Cancellations, diversions, and public images of crowds breaching airport security can dent confidence among investors and tourists alike.
“Airports are not just infrastructure, they are symbols of national stability,” said Peter Njoroge, a logistics consultant and former Kenya Airways official.
“If people see chaos at your entry point, they start questioning the broader safety and efficiency of your country.”
A Lesson in Preparedness and Public Order
The Kenya Civil Aviation Authority has since restored operations and issued a Notice to Airmen (NOTAM) confirming security normalization.
In its press release, KCAA Director General Emile N. Arao apologized for the inconvenience but maintained that safety came first.

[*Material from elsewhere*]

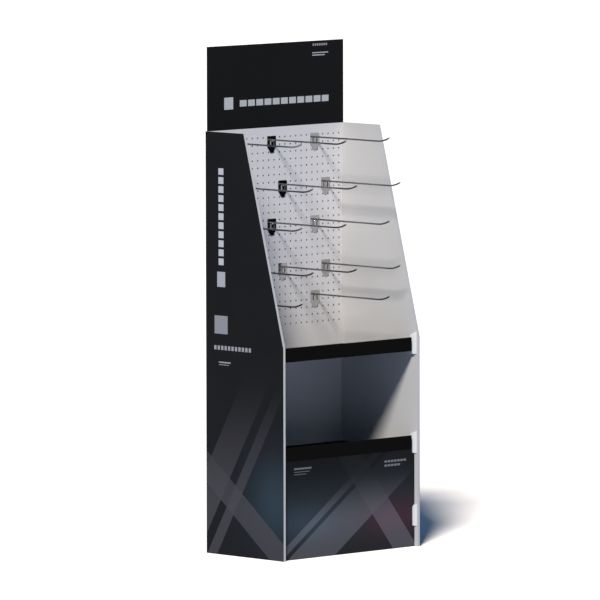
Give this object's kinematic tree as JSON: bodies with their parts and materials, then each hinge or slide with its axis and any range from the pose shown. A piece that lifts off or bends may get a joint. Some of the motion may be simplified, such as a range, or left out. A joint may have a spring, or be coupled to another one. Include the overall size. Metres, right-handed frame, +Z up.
{
  "type": "cardboard display stand",
  "caption": "Free-standing folded-card floor display with slanted side walls, flat header, perforated back with chrome hooks, two lipped trays and a closed front panel",
  "frame": {"origin": "centre of the stand's footprint, on the floor", "axes": "+X to the stand's right as seen from the front, +Y to its rear, +Z up"},
  "size_m": [0.63, 0.366, 1.674],
  "materials": {
    "case_board": "matt black print outside, white inside",
    "panel_board": "white, satin",
    "header_board": "matt black print",
    "tray_board": "matt black lip, white inside",
    "front_board": "matt black print",
    "tab_board": "white, satin",
    "plate_chrome": "bright chrome",
    "wire_chrome": "dark chrome"
  },
  "bodies": {
    "root": {"front_panel": "front_board", "header_card": "header_board", "hook_plate_row1_left": "plate_chrome", "hook_plate_row1_middle": "plate_chrome", "hook_plate_row1_right": "plate_chrome", "hook_plate_row2_left": "plate_chrome", "hook_plate_row2_middle": "plate_chrome", "hook_plate_row2_right": "plate_chrome", "hook_plate_row3_left": "plate_chrome", "hook_plate_row3_middle": "plate_chrome", "hook_plate_row3_right": "plate_chrome", "hook_plate_row4_left": "plate_chrome", "hook_plate_row4_middle": "plate_chrome", "hook_plate_row4_right": "plate_chrome", "hook_plate_row5_left": "plate_chrome", "hook_plate_row5_right": "plate_chrome", "hook_wire_row1_left": "wire_chrome", "hook_wire_row1_middle": "wire_chrome", "hook_wire_row1_right": "wire_chrome", "hook_wire_row2_left": "wire_chrome", "hook_wire_row2_middle": "wire_chrome", "hook_wire_row2_right": "wire_chrome", "hook_wire_row3_left": "wire_chrome", "hook_wire_row3_middle": "wire_chrome", "hook_wire_row3_right": "wire_chrome", "hook_wire_row4_left": "wire_chrome", "hook_wire_row4_middle": "wire_chrome", "hook_wire_row4_right": "wire_chrome", "hook_wire_row5_left": "wire_chrome", "hook_wire_row5_right": "wire_chrome", "lock_tab_left_foot": "tab_board", "lock_tab_left_lower": "tab_board", "lock_tab_left_upper": "tab_board", "lock_tab_right_foot": "tab_board", "lock_tab_right_lower": "tab_board", "lock_tab_right_upper": "tab_board", "lower_shelf": "tray_board", "outer_wrap": "case_board", "pegboard": "panel_board", "upper_shelf": "tray_board"}
  },
  "joints": []
}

Analysts agree that the disruption highlights the need for stronger crowd management and emergency coordination between the KCAA, KAA, police, and national events teams, especially during high-profile occasions. “Kenya must balance national emotion with economic continuity,” said Dr. Barasa. “Mourning a statesman shouldn’t paralyze the arteries of the economy.”
Counting the Cost
When all is tallied, from lost airport and customs revenue to grounded flights, spoiled exports, and stalled urban business, the financial impact of October 16 could easily exceed KSh 400–500 million. That’s roughly USD 3–3.5 million, lost or deferred in less than 24 hours.
Yet beyond the numbers, the closure underscores the fragility of a system where a single event can stall multiple sectors of the economy at once. Kenya’s air transport, like its politics, remains deeply interconnected with the nation’s collective pulse.
Bottom Line
The day Raila Odinga’s body returned home will be remembered for its emotional weight, but also for the economic tremors it caused.
For Kenya’s aviation, export, and retail sectors, it was a day when grief met the realities of commerce.
And while the closure lasted only hours, it offered a clear lesson for policymakers: in moments of national significance, planning for both emotion and economics is not optional, it’s essential.